***** Dataset content

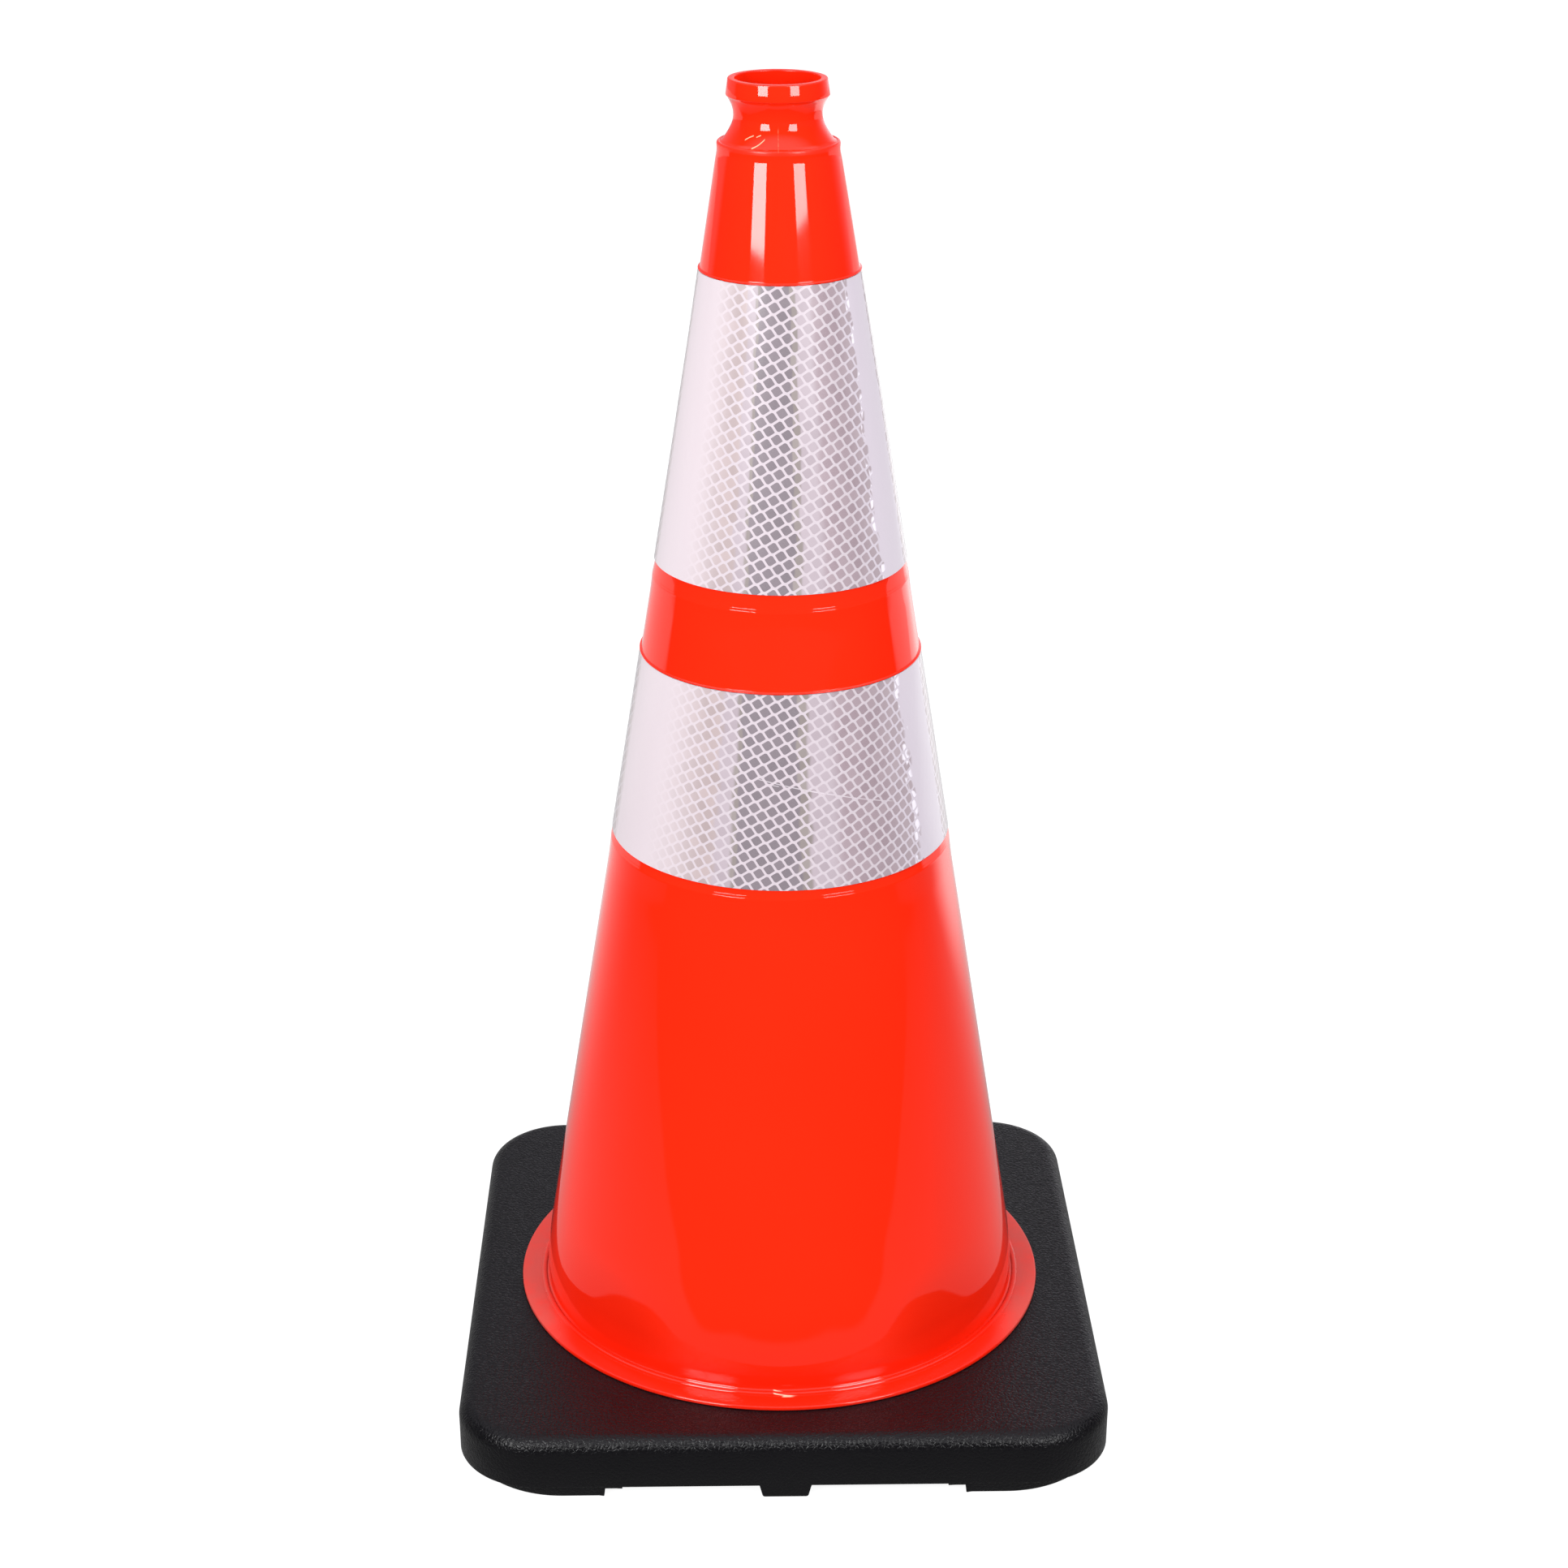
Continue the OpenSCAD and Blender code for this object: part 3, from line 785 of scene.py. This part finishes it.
def prism_solid(outline, z0, z1, inset, round_r):
    """A block over a closed plan outline, a little smaller at its foot and with rounded lower edges."""
    pts = np.asarray(outline, float)
    along = np.roll(pts, -1, 0) - np.roll(pts, 1, 0)
    along /= np.linalg.norm(along, axis=1)[:, None]
    inward = np.stack([-along[:, 1], along[:, 0]], -1)
    rings = [(0.0, z1), (inset, z0 + round_r)]
    for a in np.radians([30, 60, 90]):
        rings.append((inset + round_r*(1 - math.cos(a)), z0 + round_r*(1 - math.sin(a))))
    verts = np.concatenate([np.column_stack([pts + inward*d, np.full(len(pts), z)]) for d, z in rings])
    m, k = len(pts), len(rings)
    faces = [[r*m + i, r*m + (i + 1) % m, (r + 1)*m + (i + 1) % m, (r + 1)*m + i]
             for r in range(k - 1) for i in range(m)]
    faces += [list(range(m))[::-1], [(k - 1)*m + i for i in range(m)]]
    return verts, faces


def corner_foot(start, z0, inset, round_r):
    """A corner foot from this distance out of the middle line, its inner side clear of the lock flange."""
    half = HALF - 1.5
    k = half - FOOT_CORNER_R
    a = math.degrees(math.acos(start/LOCK_CLEAR_R))
    plan = [(half, start)] + arc(k, k, FOOT_CORNER_R, 0, 90, 24) + [(start, half)]
    plan += arc(0, 0, LOCK_CLEAR_R, a, 90 - a, 13)
    return prism_solid(refine(plan, 4), z0, FOOT_H + 1.5, inset, round_r)


def mid_foot():
    """The drafted foot in the middle of the front: its outline from the front, drawn back into the base."""
    w, edge = MID_FOOT_HALF, 1.6
    root = w + MID_FOOT_DRAFT
    outline = (arc(w - edge, edge, edge, -90, -10, 6) + [(root, FOOT_H + 1.5), (-root, FOOT_H + 1.5)]
               + arc(edge - w, edge, edge, 190, 270, 6))
    verts, faces = prism_solid(outline, -HALF + 0.3, -HALF + 25, 0.0, 0.9)
    return verts[:, [0, 2, 1]], faces


def turned(points, quarter):
    """The points turned about Z by this many quarter turns."""
    c, s = [(1, 0), (0, 1), (-1, 0), (0, -1)][quarter]
    x, y, z = points.T
    return np.stack([x*c - y*s, x*s + y*c, z], -1)


def add_block(base, name, verts, faces):
    """Joins a solid block to the base with a union."""
    block = new_object(name, verts, faces, base.data.materials)
    bm = bmesh.new()
    bm.from_mesh(block.data)
    bmesh.ops.recalc_face_normals(bm, faces=bm.faces[:])
    bm.to_mesh(block.data)
    bm.free()
    union = base.modifiers.new("union", "BOOLEAN")
    union.operation, union.solver, union.object = "UNION", "EXACT", block
    graph = bpy.context.evaluated_depsgraph_get()
    mesh = bpy.data.meshes.new_from_object(base.evaluated_get(graph))
    base.modifiers.clear()
    base.data = mesh
    bpy.data.objects.remove(block)


def build_base():
    base = new_object("base_molding", *slab_mesh(), [black_material()])
    feet = [corner_foot(FOOT_START, 0.0, 1.2, 1.2), corner_foot(LEDGE_START, FOOT_H - 2.0, 0.6, 0.6),
            mid_foot()]
    for quarter in range(4):
        for number, (verts, faces) in enumerate(feet):
            add_block(base, "foot_%d" % (3*quarter + number), turned(verts, quarter), faces)
    base.data.polygons.foreach_set("use_smooth", np.ones(len(base.data.polygons), bool))
    sharpen(base, 38)
    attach(base, "root")
    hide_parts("base")


build_base()


# ---------------------------------------------------------------- floor, light and camera
FILL = 0.36        # even light from all round, for matt surfaces only


def floor_material():
    """Pale paper. The object sees its front edge and its fall-off to the sides, the viewer sees it even."""
    n = Nodes("pale_floor")
    x, y = n.coords()[1:3]
    path = n.add("ShaderNodeLightPath")
    paper = n.add("ShaderNodeBsdfDiffuse")
    paper.inputs[0].default_value = (0.20, 0.20, 0.20, 1)
    glow = n.add("ShaderNodeEmission")
    glow.inputs[1].default_value = 0.92
    seen = n.add("ShaderNodeAddShader")
    n.link(paper.outputs[0], seen.inputs[0])
    n.link(glow.outputs[0], seen.inputs[1])

    # what the object sees: bright in the middle, more so behind it, and none past the sides
    wide = n.size(x)
    near = n.times(n.range(wide, 250.0, 1350.0, 0.40, 0.07, "LINEAR"),
                   n.range(y, -380.0, 100.0, 0.62, 1.0), n.range(y, 150.0, 750.0, 1.0, 2.2))
    near = n.plus(near, n.times(n.range(y, 380.0, 620.0, 0.0, 1.1), n.range(x, 250.0, 750.0)))
    near = n.times(near, n.range(wide, 1300.0, 1420.0, 1.0, 0.0))

    # the paper's front edge, nearer to the object at the sides, and a strip of light far behind
    edge = n.plus(n.range(wide, 650.0, 1350.0, -380.0, -255.0),
                  n.times(n.range(wide, 110.0, 220.0, 0.0, 62.0), n.range(wide, 240.0, 430.0, 1.0, 0.0)))
    level = n.times(near, n.range(n.math("SUBTRACT", y, edge), -12.0, 12.0, 0.02, 1.0))
    far = n.times(n.range(n.math("DIVIDE", y, wide), 0.24, 0.30), n.range(y, 450.0, 900.0, 0.0, 0.72))
    level = n.plus(n.largest(level, far), n.times(path.outputs["Is Diffuse Ray"], FILL))

    # painted shadow: the floor inside the hollow cone stays dark
    open_air = n.range(n.vmath("LENGTH", n.combine(x, y, 0.0)), 120.0, THROAT_R)
    mirror = n.add("ShaderNodeEmission")
    n.link(n.times(level, open_air), mirror.inputs[1])
    return n.finish(n.mix_shader(path.outputs["Is Camera Ray"], mirror.outputs[0], seen.outputs[0]))


def studio_world():
    """White behind the object for the eye. The object sees a white backdrop there and a dim room in front."""
    n = Nodes("studio", world=True)
    path = n.add("ShaderNodeLightPath")
    x, y, z = n.split(n.add("ShaderNodeTexCoord").outputs["Generated"])
    turn = n.math("ARCTAN2", n.size(x), n.math("MULTIPLY", y, -1.0))        # 0 in front, pi behind

    # the backdrop, low down: an even wall on the left and a brighter one on the right
    to_right = n.range(x, -0.3, 0.3)
    left = n.times(n.range(turn, math.radians(106), math.radians(118), 0.02, 0.34),
                   n.math("SUBTRACT", 1.0, to_right))
    right = n.times(n.range(turn, math.radians(103), math.radians(160), 0.04, 1.2), to_right)
    wall = n.times(n.plus(left, right), n.range(z, 0.10, 0.42, 1.0, 0.0))
    wall = n.plus(wall, n.times(n.range(turn, 1.6, 2.6, 0.0, 0.27), n.range(z, 0.1, 0.4)))
    ceiling = n.range(z, 0.62, 0.85, 0.0, 1.1)
    fill = n.plus(n.range(x, -0.4, -0.95, 0.0, 0.38), n.range(x, 0.4, 0.95, FILL, FILL + 0.30))
    room = n.add("ShaderNodeBackground")
    room.inputs[0].default_value = (0.95, 0.93, 1.0, 1)
    n.link(n.plus(n.largest(wall, ceiling), n.times(path.outputs["Is Diffuse Ray"], fill)), room.inputs[1])
    white = n.add("ShaderNodeBackground")
    white.inputs[0].default_value = (1, 1, 1, 1)
    return n.finish(n.mix_shader(path.outputs["Is Camera Ray"], room.outputs[0], white.outputs[0]))


def soft_box(name, azimuth, height, wide, radiance, roll):
    """A rectangular lamp that faces the object. Azimuth 0 is in front, towards -Y, and grows towards +X."""
    distance, tall, aim_z = 1.6, 0.80, 0.45
    data = bpy.data.lights.new(name, "AREA")
    data.shape, data.size, data.size_y = "RECTANGLE", wide, tall
    data.energy = radiance*math.pi*wide*tall
    lamp = bpy.data.objects.new(name, data)
    a = math.radians(azimuth)
    lamp.location = (distance*math.sin(a), -distance*math.cos(a), height)
    aim = (Vector((0, 0, aim_z)) - lamp.location).to_track_quat("-Z", "Y").to_matrix()
    lamp.rotation_euler = (aim @ Matrix.Rotation(roll, 3, "Z")).to_euler()
    bpy.context.scene.collection.objects.link(lamp)


def build_floor():
    far = 6000
    floor = new_object("floor", [(-far, -far, 0), (far, -far, 0), (far, far, 0), (-far, far, 0)],
                       [(0, 1, 2, 3)], [floor_material()], smooth=False)


def add_camera():
    """The photograph's view: from above the middle of the front, with a long lens."""
    place = (-0.0303, -1.5030, 0.9559)
    pitch, heading, roll = 0.3929, -0.0215, 0.0022
    data = bpy.data.cameras.new("camera")
    data.lens, data.sensor_width = 69.91, 36.0
    data.clip_start, data.clip_end = 0.05, 50.0
    camera = bpy.data.objects.new("camera", data)
    turn = (Matrix.Rotation(heading, 4, "Z") @ Matrix.Rotation(math.pi/2 - pitch, 4, "X")
            @ Matrix.Rotation(roll, 4, "Z"))
    camera.matrix_world = Matrix.Translation(place) @ turn
    bpy.context.scene.collection.objects.link(camera)
    bpy.context.scene.camera = camera


build_floor()
bpy.context.scene.world = studio_world()
soft_box("key_left", -34.5, 1.142, 0.64, 15.0, 0.043)
soft_box("key_right", 37.5, 1.184, 0.60, 12.0, -0.024)
add_camera()
bpy.context.scene.view_settings.view_transform = "Standard"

**********

▶ [Problem requirements]:
Please write out exactly the lines from the start of the data through the line that contains "return verts, faces", both ends included, and nothing else.

▶ [Answer to the exercise]:
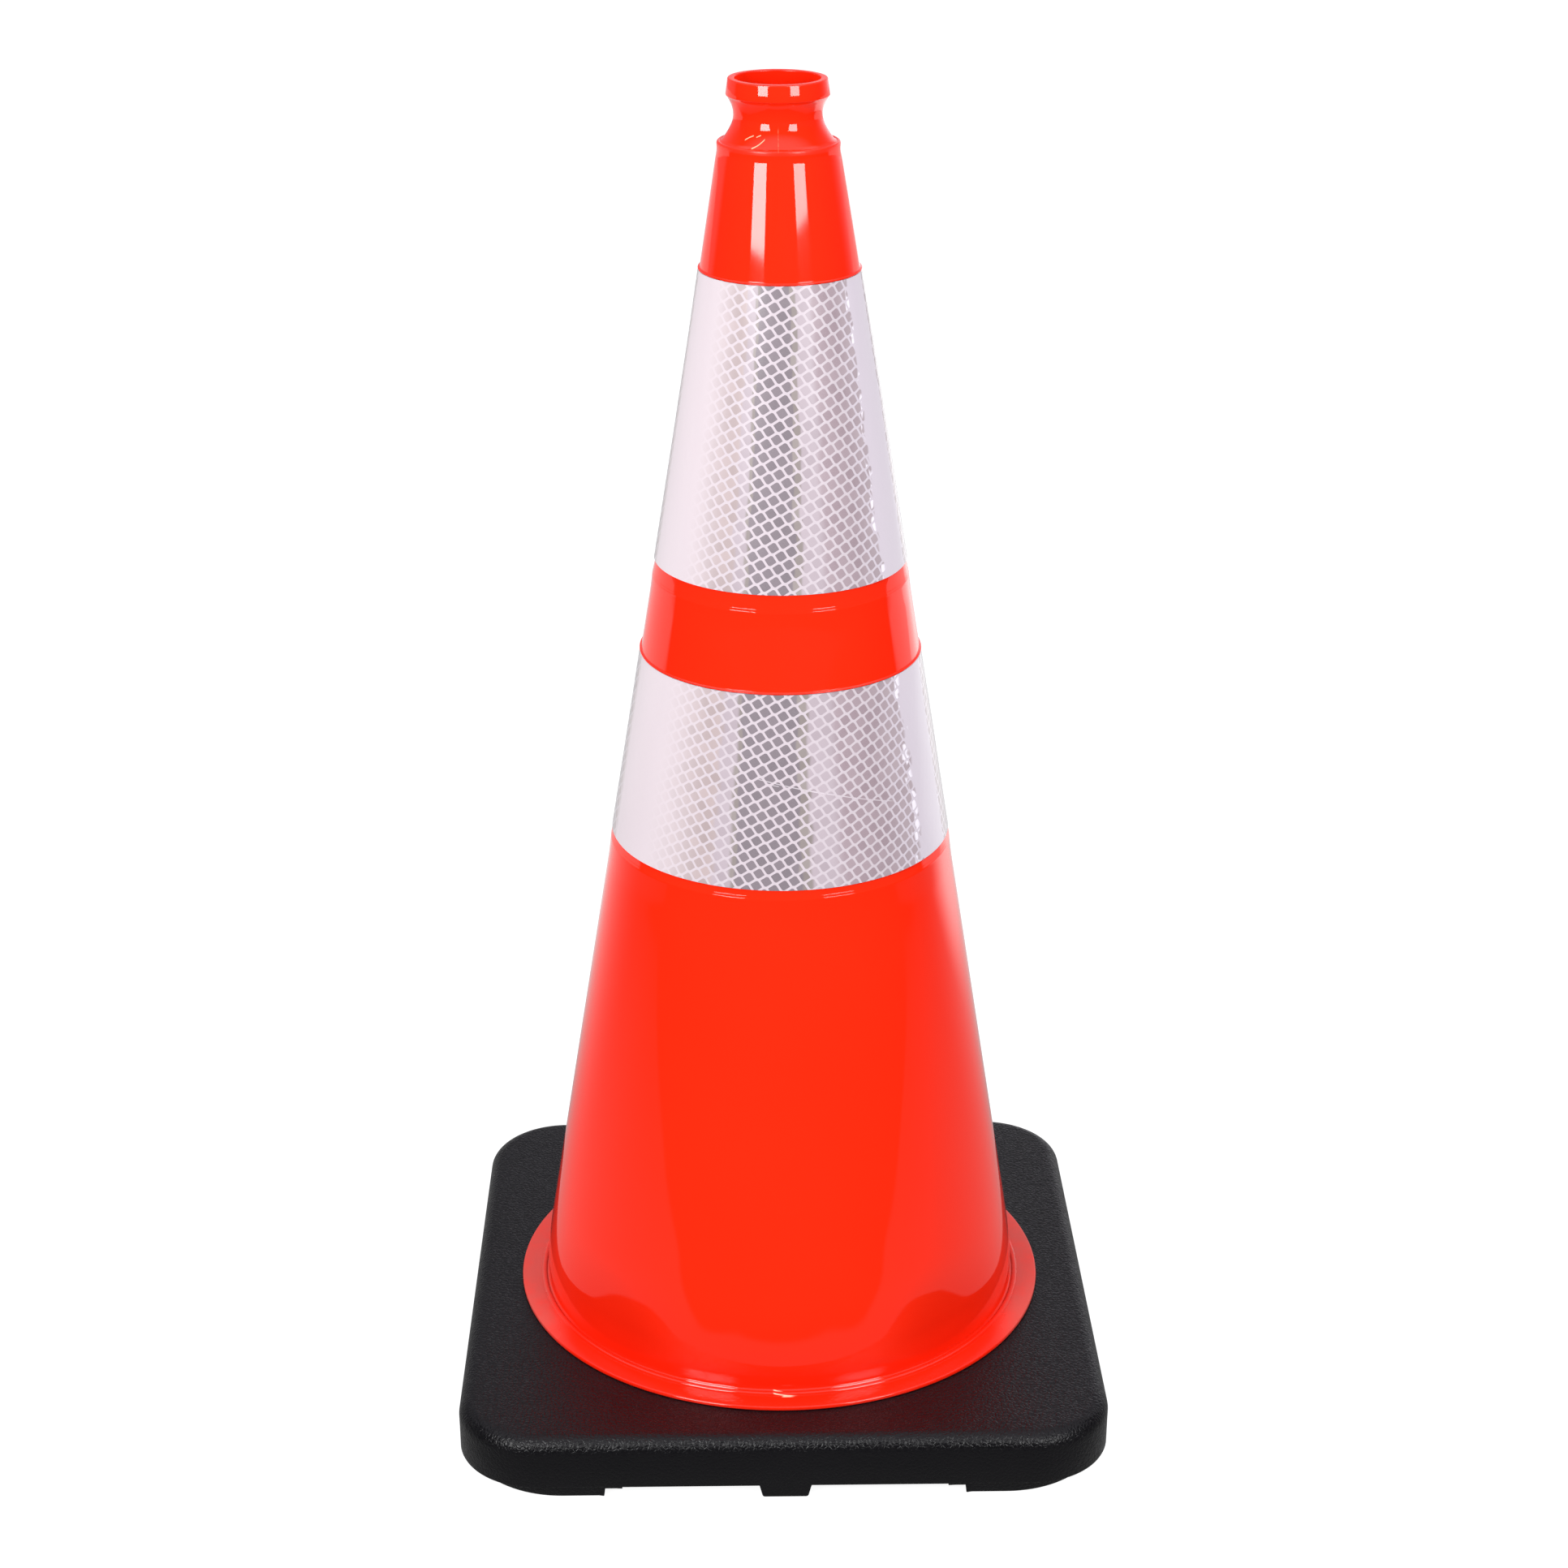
Continue the OpenSCAD and Blender code for this object: part 3, from line 785 of scene.py. This part finishes it.
def prism_solid(outline, z0, z1, inset, round_r):
    """A block over a closed plan outline, a little smaller at its foot and with rounded lower edges."""
    pts = np.asarray(outline, float)
    along = np.roll(pts, -1, 0) - np.roll(pts, 1, 0)
    along /= np.linalg.norm(along, axis=1)[:, None]
    inward = np.stack([-along[:, 1], along[:, 0]], -1)
    rings = [(0.0, z1), (inset, z0 + round_r)]
    for a in np.radians([30, 60, 90]):
        rings.append((inset + round_r*(1 - math.cos(a)), z0 + round_r*(1 - math.sin(a))))
    verts = np.concatenate([np.column_stack([pts + inward*d, np.full(len(pts), z)]) for d, z in rings])
    m, k = len(pts), len(rings)
    faces = [[r*m + i, r*m + (i + 1) % m, (r + 1)*m + (i + 1) % m, (r + 1)*m + i]
             for r in range(k - 1) for i in range(m)]
    faces += [list(range(m))[::-1], [(k - 1)*m + i for i in range(m)]]
    return verts, faces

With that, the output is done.